This story has been updated:
A managing partner of two of Carson Valley's golf courses said he felt the golf courses were being singled out for special treatment at Thursday’s hearing.
Genoa Lakes Partner Fred Gartrell said he felt that a fine of up to $750 a day for violating the ordinance was excessive. There is no cap on the accumulated penalty against the owners of nonresidential open space.
Sunridge Golf Course owner Dan Oster told commissioners he opposed the ordinance.
“We have no intention of closing,” he said. “We’re looking at investing $100-$200 million into new infrastructure and activities that would include another 18 holes of golf, a multi-use complex for youth sports and other tourist-based amenities.”
He said that while the ordinance isn’t going to derail plans for the course, that he felt the ordinance targets one industry.
Chief Deputy Civil District Attorney Doug Ritchie said that the fine affected any nonresidential open space in the county.
The fine was increased from $150 a day in the new ordinance. Residential property owners will face a civil penalty of $250 up to a total civil penalty of $25,000.
Gartrell said Genoa Lakes put on 23 charitable golf tournaments during the last year.
“We’re a big taxpayer in the county and we provide a lot of services,” he said. “This ordinance is unnecessary, unfair and unconstitutional.”
Genoa Golf Group IV purchased both Genoa Lakes courses in 2014 after they had been in bankruptcy for $3.25 million.

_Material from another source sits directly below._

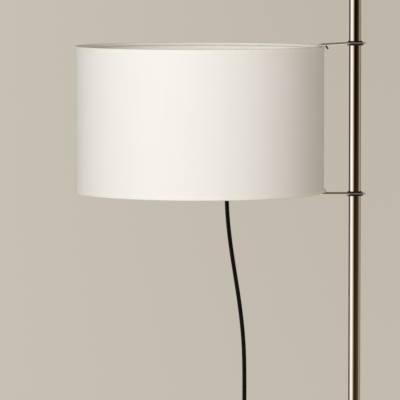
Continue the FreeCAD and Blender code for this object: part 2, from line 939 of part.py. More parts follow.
def bulb(tip):
    """A round bulb: a thin glass, a metal screw cap and its contact."""
    tip_level = holder_level + tip
    neck = size.bulb_neck / 2
    sphere = size.bulb_diameter / 2
    neck_round = sphere
    centre_z = size.bulb_length - sphere
    flare_x = neck + neck_round
    centres = sphere + neck_round
    flare_z = centre_z - root(centres * centres - flare_x * flare_x)
    glass_foot = size.button_tip + size.screw_height

    def waist(radius):
        """Where the sphere, drawn at this radius, meets the flare of the neck."""
        share = radius / centres
        return flare_x * share, centre_z + (flare_z - centre_z) * share

    outer_x, outer_z = waist(sphere)
    inner_x, inner_z = waist(sphere - size.bulb_wall)
    glass = turned("bulb_glass", (
        (neck - size.bulb_wall, glass_foot),
        (neck, glass_foot),
        (neck, flare_z, -neck_round),
        (outer_x, outer_z, sphere),
        (0, size.bulb_length),
        (0, size.bulb_length - size.bulb_wall, -(sphere - size.bulb_wall)),
        (inner_x, inner_z, neck_round + size.bulb_wall),
        (neck - size.bulb_wall, flare_z),
    ))
    place(glass, shade_x, up=tip_level)

    cap_radius = neck + size.seat_gap
    contact = size.bulb_contact / 2
    cap_inner = cap_radius - size.bulb_wall
    screw = turned("bulb_cap", (
        (0, size.button_tip),
        (contact, size.button_tip),
        (cap_radius, size.button_tip + size.screw_taper),
        (cap_radius, glass_foot),
        (cap_inner, glass_foot),
        (cap_inner, size.button_tip + size.bulb_wall + size.screw_taper),
        (contact, size.button_tip + size.bulb_wall),
        (0, size.button_tip + size.bulb_wall),
    ))
    place(screw, shade_x, up=tip_level)
    button = turned("bulb_contact", (
        (0, 0),
        (contact / 2, 0),
        (contact, size.button_tip),
        (0, size.button_tip),
    ))
    place(button, shade_x, up=tip_level)


def cord_guide():
    """A moulded bar that snaps onto both legs of the lower arm and steers the cord down."""
    half_length = leg_offset + wire_radius + size.guide_end
    half_height = size.guide_height / 2
    hole = wire_radius + size.seat_gap
    slot = size.guide_slot / 2
    throat = -root(hole * hole - slot * slot)
    corners = [(-half_length, -half_height)]
    for leg in (-leg_offset, leg_offset):
        corners += [
            (leg - slot, -half_height),
            (leg - slot, throat, -hole),
            (leg - hole, 0, -hole),
            (leg, hole, -hole),
            (leg + hole, 0, -hole),
            (leg + slot, throat),
            (leg + slot, -half_height),
        ]
    corners += [
        (half_length, -half_height),
        (half_length, half_height),
        (-half_length, half_height),
    ]
    guide = padded("cord_guide", "YZ_Plane", corners, size.guide_length, symmetric=True)
    drill(guide, "guide_hole", "XY_Plane", ((0, 0, cord_radius + size.cord_gap),))
    place(guide, size.cord_guide_x, up=lower_seat_level)


def ribbed_relief(label, seat, heading):
    """A tapered cord relief with a row of grooves, from its seat along its heading."""
    length = size.relief_length
    start = size.relief_diameter / 2
    taper = (size.relief_diameter - size.relief_end) / 2
    smooth = size.outlet_depth + size.switch_wall
    pitch = (length - smooth) / RELIEF_RIBS
    groove_share = 0.4
    corners = [(0, 0), (start, 0), (start, smooth)]
    for rib in range(RELIEF_RIBS):
        here = smooth + pitch * rib
        radius = start - taper * ((rib + 1) / RELIEF_RIBS)
        groove_end = here + pitch * groove_share
        corners.append((radius - size.relief_groove / 2, here))
        corners.append((radius - size.relief_groove / 2, groove_end))
        corners.append((radius, groove_end))
        corners.append((radius, here + pitch))
    corners.append((0, length))
    relief = turned(label, corners)
    relief.Placement = Placement(seat, Rotation(Vector(0, 0, 1), heading))
    return seat + heading * float(length)


def foot_switch():
    """A round push switch in the cord: base, domed cover, contact block and button.
    Returns where the cord meets it on each side, and the heading of its outlets."""
    outer = size.switch_diameter / 2
    base_top = size.switch_base_height
    turn = Rotation(Vector(0, 0, 1), float(size.switch_heading))
    stand = Placement(Vector(size.switch_x, size.switch_y, 0), turn)

    base = turned("switch_base", (
        (0, 0),
        (outer - size.switch_base_edge, 0),
        (outer, size.switch_base_edge),
        (outer, base_top),
        (0, base_top),
    ))
    base.Placement = stand

    wall = size.switch_wall
    round_centre = size.switch_height - size.switch_round
    inner_round = size.switch_round - wall
    ceiling = size.switch_height - wall
    press_radius = size.press_diameter / 2
    well = press_radius + size.press_gap
    flat = outer - size.switch_round
    cover = turned("switch_cover", (
        (outer - wall, base_top),
        (outer, base_top),
        (outer, round_centre, size.switch_round),
        (flat, size.switch_height),
        (well, size.switch_height),
        (well, ceiling),
        (flat, ceiling, -inner_round),
        (outer - wall, round_centre),
    ))
    outlet_radius = size.relief_diameter / 2 + size.seat_gap
    drill(cover, "switch_outlets", "YZ_Plane", ((0, size.outlet_height, outlet_radius),))
    cover.Placement = stand

    core_top = base_top + size.switch_core_height
    core = turned("switch_core", (
        (0, base_top),
        (size.switch_core_diameter / 2, base_top),
        (size.switch_core_diameter / 2, core_top),
        (0, core_top),
    ))
    core.Placement = stand

    flange_top = ceiling - size.press_gap
    flange_foot = flange_top - size.press_flange
    press_top = size.switch_height + size.press_rise
    dome_edge = press_top - size.press_dome
    dome = (press_radius * press_radius + size.press_dome * size.press_dome) / (size.press_dome * 2)
    press = turned("switch_button", (
        (0, flange_foot),
        (press_radius + size.press_flange, flange_foot),
        (press_radius + size.press_flange, flange_top),
        (press_radius, flange_top),
        (press_radius, dome_edge, dome),
        (0, press_top),
    ))
    press.Placement = stand

    exits = []
    for label, side in (("switch_relief_in", -1), ("switch_relief_out", 1)):
        heading = turn.multVec(Vector(side, 0, 0))
        inside = float(outer - size.outlet_depth)
        seat = stand.multVec(Vector(side * inside, 0, float(size.outlet_height)))
        exits.append(ribbed_relief(label, seat, heading))
    return exits[0], exits[1], turn.multVec(Vector(1, 0, 0))


def mains_plug():
    """A round moulded plug lying on the floor, with two pins. Returns where the cord meets it."""
    radius = size.plug_diameter / 2
    along = Vector(1, 0, 0)
    rear = Vector(size.plug_x, size.plug_y, radius)
    front_start = size.plug_length - size.plug_front
    body = turned("plug_body", (
        (0, 0),
        (size.plug_rear / 2, 0, -size.plug_waist),
        (radius, front_start),
        (radius, size.plug_length - size.plug_edge, size.plug_edge),
        (radius - size.plug_edge, size.plug_length),
        (0, size.plug_length),
    ))
    body.Placement = Placement(rear, Rotation(Vector(0, 0, 1), along))

    pin_radius = float(size.pin_diameter) / 2
    nose = float(size.pin_nose)
    pins = []
    for side in (-1, 1):
        foot = rear + Vector(size.plug_length, 0, 0) + Vector(0, side * float(size.pin_spacing) / 2, 0)
        shaft_length = float(size.pin_length) - nose
        pins.append(Part.makeCylinder(pin_radius, shaft_length, foot, along))
        cone = Part.makeCone(pin_radius, pin_radius / 2, nose, foot + along * shaft_length, along)
        pins[-1] = pins[-1].fuse(cone)
    shaped("plug_pins", Part.makeCompound(pins))
    return ribbed_relief("plug_relief", rear, -along)


def coil_path(entry_stub):
    """Clockwise half turns, each tangent to the last: in one layer their radius shrinks at a
    steady rate, one half turn climbs to the upper layer, and there the radius grows again."""
    half_step = float(size.coil_step) / 2
    climb_turn = COIL_HALF_TURNS_IN
    count = COIL_HALF_TURNS_IN + 1 + COIL_HALF_TURNS_OUT
    centre_x = float(size.coil_x)
    here = Vector(centre_x, float(size.coil_y + size.coil_radius), float(cord_level))
    points = [here - Vector(entry_stub, 0, 0)]
    radii = []
    for half_turn in range(count):
        radius = float(size.coil_radius) - half_step * (climb_turn - abs(half_turn - climb_turn))
        side = 1 if half_turn % 2 == 0 else -1
        climb = float(size.coil_layer) if half_turn == climb_turn else 0.0
        there = here + Vector(0, -side * 2 * radius, climb)
        reach = here.distanceToPoint(there) / 2
        points.append(here + Vector(side * reach, 0, 0))
        points.append(there + Vector(side * reach, 0, 0))
        radii += [reach, reach]
        here = there
    points.append(here + Vector(entry_stub, 0, 0))
    return points, radii


def cord(label, points, radii):
    shaped(label, swept_tube(label, rounded_path(points, radii), float(size.cord_diameter)))


def cords(switch_in, switch_out, heading, plug_entry):
    """The cord in its stretches: holder to guide, the hanging drop, floor, link, coil and tail."""
    lead = [Vector(x, 0, z) for x, z in LEAD_ROUTE]
    drop = [Vector(x, 0, z) for x, z in DROP_ROUTE]
    floor = [Vector(*point) for point in FLOOR_ROUTE]
    floor += [switch_in - heading * SWITCH_RUN, switch_in]
    route = lead + drop + floor
    radii = route_radii(route)
    guide_cut = (lead[-1] + drop[0]) / 2
    floor_cut = (drop[-1] + floor[0]) / 2
    after_lead = len(lead) - 1
    after_drop = after_lead + len(drop)
    cord("cord_lead", lead + [guide_cut], radii[:after_lead])
    cord("cord_drop", [guide_cut] + drop + [floor_cut], radii[after_lead:after_drop])
    cord("cord_floor", [floor_cut] + floor, radii[after_drop:])

    stub = float(size.cord_diameter)
    coil_points, coil_radii = coil_path(stub)
    coil_entry = coil_points[0]
    link = [switch_out, switch_out + heading * SWITCH_EXIT_RUN]
    link += [Vector(*point) for point in LINK_ROUTE]
    link += [coil_entry - Vector(COIL_ENTRY_RUN, 0, 0), coil_entry]
    link_radii = route_radii(link)
    cord("cord_link", link, link_radii)
    cord("cord_coil", coil_points, coil_radii)

    coil_exit = coil_points[-1]
    tail = [
        coil_exit,
        coil_exit + Vector(TAIL_RUN, 0, 0),
        plug_entry - Vector(TAIL_RUN, 0, 0),
        plug_entry,
    ]
    tail_radii = route_radii(tail)
    cord("cord_tail", tail, tail_radii)

    for name, values in (("hanging", radii), ("link", link_radii), ("tail", tail_radii)):
        print(f"{name} cord radii:", " ".join(f"{value:.0f}" for value in values))
    gap = least_gap(rounded_path(coil_points, coil_radii), float(size.cord_diameter))
    print(f"coil: least gap to itself {gap:.2f} mm")


def check_document():
    """Stop before anything is written if an object failed or a piece is not a sound solid."""
    doc.recompute()
    for item in doc.Objects:
        if "Invalid" in item.State or "Error" in item.State:
            raise RuntimeError(f"{item.Label} failed: {item.State}")
    for piece in pieces:
        if piece.Shape.isNull() or not piece.Shape.isValid() or not piece.Shape.Solids:
            raise RuntimeError(f"{piece.Label} is not a valid solid")


def write_pieces():
    os.makedirs("parts", exist_ok=True)
    for piece in pieces:
        piece.Shape.exportStep(os.path.join("parts", f"{piece.Label}.step"))
    print(f"{len(pieces)} pieces written")


weighted_foot()
column()
arms()
shade()
holder_carrier()
bulb(lampholder())
cord_guide()
cords(*foot_switch(), mains_plug())
check_document()
write_pieces()
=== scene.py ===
import json
import math
from contextlib import contextmanager

import bpy
from bpy.props import FloatProperty, FloatVectorProperty, IntProperty, PointerProperty
from mathutils import Color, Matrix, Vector, noise


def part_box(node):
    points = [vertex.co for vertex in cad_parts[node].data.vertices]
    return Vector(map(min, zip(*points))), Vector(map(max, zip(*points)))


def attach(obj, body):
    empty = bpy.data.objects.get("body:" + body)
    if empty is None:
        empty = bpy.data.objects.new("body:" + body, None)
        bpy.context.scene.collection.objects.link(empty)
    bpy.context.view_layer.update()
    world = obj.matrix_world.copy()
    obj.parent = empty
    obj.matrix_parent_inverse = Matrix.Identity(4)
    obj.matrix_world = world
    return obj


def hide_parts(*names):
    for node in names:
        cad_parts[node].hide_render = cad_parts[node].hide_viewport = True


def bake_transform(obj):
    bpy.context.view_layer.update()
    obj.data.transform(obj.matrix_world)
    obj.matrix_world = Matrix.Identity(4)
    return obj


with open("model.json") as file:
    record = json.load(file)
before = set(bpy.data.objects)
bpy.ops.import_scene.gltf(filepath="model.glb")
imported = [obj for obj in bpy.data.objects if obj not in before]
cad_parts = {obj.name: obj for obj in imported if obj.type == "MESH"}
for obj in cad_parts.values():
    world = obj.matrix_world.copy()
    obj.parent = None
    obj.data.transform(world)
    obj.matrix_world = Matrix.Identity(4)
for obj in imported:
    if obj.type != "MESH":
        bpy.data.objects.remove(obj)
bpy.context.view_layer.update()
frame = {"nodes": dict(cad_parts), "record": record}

bl_info = {
    "name": "Column floor lamp",
    "version": (1, 0, 0),
    "blender": (4, 5, 0),
    "location": "3D View > Sidebar > Floor lamp",
    "description": "Dresses the column floor lamp: shade, cord, metal, moulded parts and studio",
    "category": "Object",
}

MM = 0.001

# The cord's route in millimetres, the same control points as in the part's source.
LEAD_ROUTE = (
    (-258.5, 1304.5), (-258.5, 1294.0), (-255.8, 1283.9), (-250.5, 1274.8), (-243.1, 1267.3),
    (-228.7, 1259.0), (-221.3, 1251.6), (-216.0, 1242.5), (-213.3, 1232.4),
)
DROP_ROUTE = (
    (-213.3, 1211.0), (-212.2, 1188.0), (-209.7, 1160.0), (-205.5, 1127.0), (-199.1, 1086.0),
    (-193.1, 1048.0), (-187.8, 1006.0), (-184.6, 966.0), (-183.6, 922.0), (-183.7, 862.0),
    (-184.3, 785.0), (-185.5, 703.0), (-187.1, 615.0), (-189.2, 525.0), (-191.6, 435.0),
    (-194.5, 345.0), (-198.0, 260.0), (-202.3, 182.0), (-207.5, 122.0),
)
FLOOR_ROUTE = (
    (-214.5, 0.0, 70.0), (-224.0, 0.0, 45.5), (-240.0, 0.0, 23.0), (-262.0, 0.0, 8.6),
    (-284.0, 0.5, 3.7), (-300.5, 5.0, 6.1),
)
LINK_ROUTE = (
    (-432.5, 126.0, 7.0), (-430.5, 148.0, 3.8), (-418.5, 166.5, 3.6), (-399.0, 177.5, 3.6),
    (-358.0, 179.2, 3.6),
)
SWITCH_ENTRY = Vector((-325.0, 24.0, 10.5))
SWITCH_EXIT = Vector((-407.8, 93.4, 10.5))
SWITCH_ALONG = (SWITCH_EXIT - SWITCH_ENTRY).normalized()
PLUG_ENTRY = Vector((-206.0, 165.5, 17.5))
SWITCH_RUN = 16.0
SWITCH_EXIT_RUN = 21.0
COIL_ENTRY_RUN = 36.0
TAIL_RUN = 21.0
SHEATH_INTO_RELIEF = 4.0
ALONG = Vector((1.0, 0.0, 0.0))
COIL_START = Vector((-275.0, 176.0, 3.55))
COIL_RADIUS = 49.0
COIL_STEP = 7.8
COIL_LAYER = 7.6
COIL_TURNS_IN = 5
COIL_TURNS_OUT = 4
COIL_POINTS = 9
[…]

The issue developed back in August 2018, when the partnership sought support for building additional homes in the southern and more senior course.

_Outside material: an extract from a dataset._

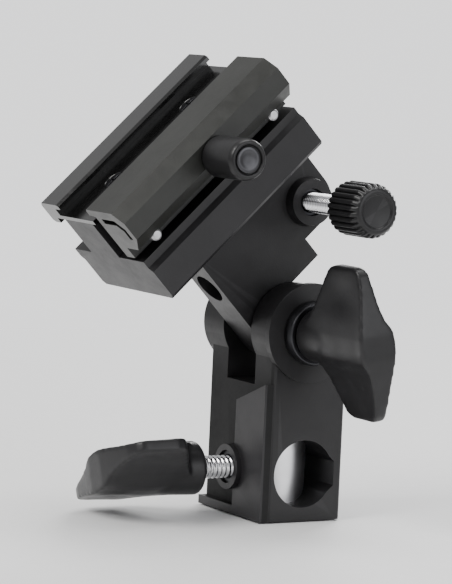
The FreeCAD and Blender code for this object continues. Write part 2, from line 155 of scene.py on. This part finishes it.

At the time the owners told residents they didn’t realize that the covenants, codes and restrictions limited the property to 220 homes.
That prompted residents to seek an ordinance similar to one implemented in Southern Nevada to ensure that should owners close a golf course, there’s a means to ensure it is maintained.
“This is not a wild and crazy extreme proposal,” resident Jim Hartman said. “We don’t want to see a golf course weaponized against its residents.”
Indian Hills General Improvement District Manager John Lufrano said the ordinance would offer golf course residents some assurance should the course close.
“This will give them some peace of mind that if it has to happen, that they have some sort of avenue to know that their property values won’t be affected too much,” he said.
Resident Nancy Edmonton showed commissioners a stack of 684 signed petitions from residents living along Carson Valley’s golf courses in favor of the ordinance.
Hartman told commissioners he didn’t want to make it about Genoa Lakes, even though that was where the issue was first raised.
Under the new ordinance, each day the owner of a golf course, open space or any nonresidential property fails to correct a violation, they could be subject to up to a $750 a day civil penalty.
The ordinance requires that irrigation systems be kept repaired, along with maintaining and securing buildings.